Le journaliste Dmitri Mouratov, rédacteur en chef de « Novaïa Gazeta » et prix Nobel de la paix 2021, sort de la Maison des syndicats en tête du cortège funèbre lors de l’enterrement de Mikhaïl Gorbatchev, à Moscou, le 3 septembre 2022.

Des milliers de Russes ont rendu, samedi 3 septembre, un dernier hommage à Mikhaïl Gorbatchev dans la grande salle des colonnes de la Maison des syndicats, située à quelques centaines de mètres des murs du Kremlin. La tradition est partiellement respectée, puisque le protocole ressemblait à celui des précédents enterrements de dirigeants soviétiques. Deux soldats en grande tenue de part et d’autre du cercueil du dernier dirigeant soviétique, décédé le 30 août à l’âge de 91 ans. Trois soldats de la garde du Kremlin, fusil à l’épaule et le mollet haut, formaient une haie d’honneur entre le public et le défunt. Aucun symbole orthodoxe n’était visible, mais un prêtre a récité une courte prière.

Quelques différences de taille révèlent à la fois l’importance historique du dernier président d’URSS, la nature du régime actuel et leur incompatibilité évidente. L’absence très parlante du chef de l’Etat – une première historique – signale un mépris pour l’homme et son héritage politique. Vladimir Poutine a refusé d’organiser des funérailles nationales, n’en retenant que des « éléments », comme l’a indiqué le porte-parole du Kremlin, Dmitri Peskov.

Le télégramme de condoléances adressé par Poutine à la famille du défunt « est d’une sécheresse maximale », note Mikhaïl Chevtchouk sur le site Republic, et ne comporte « aucune épithète touchant Gorbatchev lui-même, rien d’aimable, à l’inverse du télégramme adressé aux proches de Daria Douguina [égérie nationaliste et fille de l’idéologue ultraconservateur Alexandre Douguine, assassinée le 20 août] qui comptait des mots bien plus aimables, c’est frappant. Poutine écrit d’elle qu’elle est une patriote russe avec un vrai cœur russe, tandis que Gorbatchev était juste un homme politique ».

Haï pour sa « faiblesse »

Mikhaïl Gorbatchev est celui qui a défait l’emprise sur le pays du KGB, d’où sont issus Vladimir Poutine et ses plus proches alliés. Pour les faucons du régime comme pour les nationalistes grand-russes, l’ancien secrétaire général est littéralement haï pour sa « faiblesse », qui a eu pour résultat, selon eux, de permettre aux pays du pacte de Varsovie ainsi qu’aux républiques socialistes (dont l’Ukraine) d’échapper à la férule de Moscou.

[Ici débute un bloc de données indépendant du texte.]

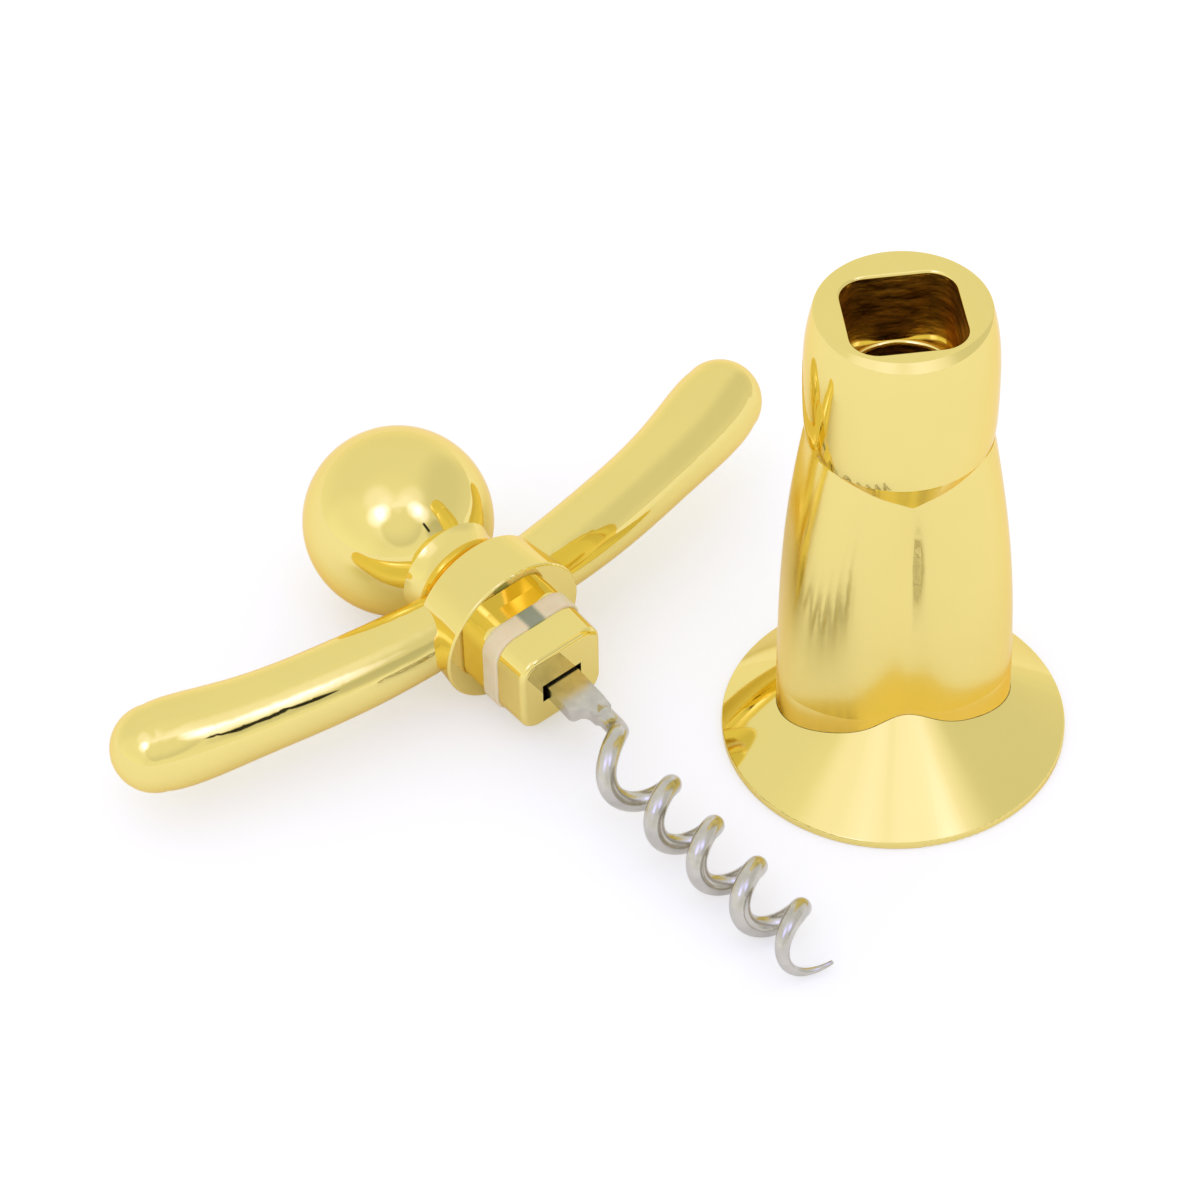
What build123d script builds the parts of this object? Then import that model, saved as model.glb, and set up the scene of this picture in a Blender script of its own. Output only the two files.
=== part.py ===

Suivant la consigne muette donnée par le maître du Kremlin, l’élite politique russe a docilement ignoré la cérémonie. A l’exception notable de l’ancien président russe Dmitri Medvedev (2008-2012), aujourd’hui cantonné au rôle de directeur adjoint du Conseil de sécurité russe. Incliné vers un rapprochement avec l’Occident et une modernisation du pays durant son mandat, il avait, en 2011, décoré Mikhaïl Gorbatchev de l’ordre Andreï Pervozvanniy, la plus haute récompense civile du pays, à l’occasion de ses 80 ans. La présence de M. Medvedev, samedi, n’avait rien d’évident, étant donné que l’ancien président multiplie ces derniers mois les déclarations belliqueuses et hostiles envers l’Ukraine et l’Occident en général, cherchant à faire sa place parmi les faucons du régime.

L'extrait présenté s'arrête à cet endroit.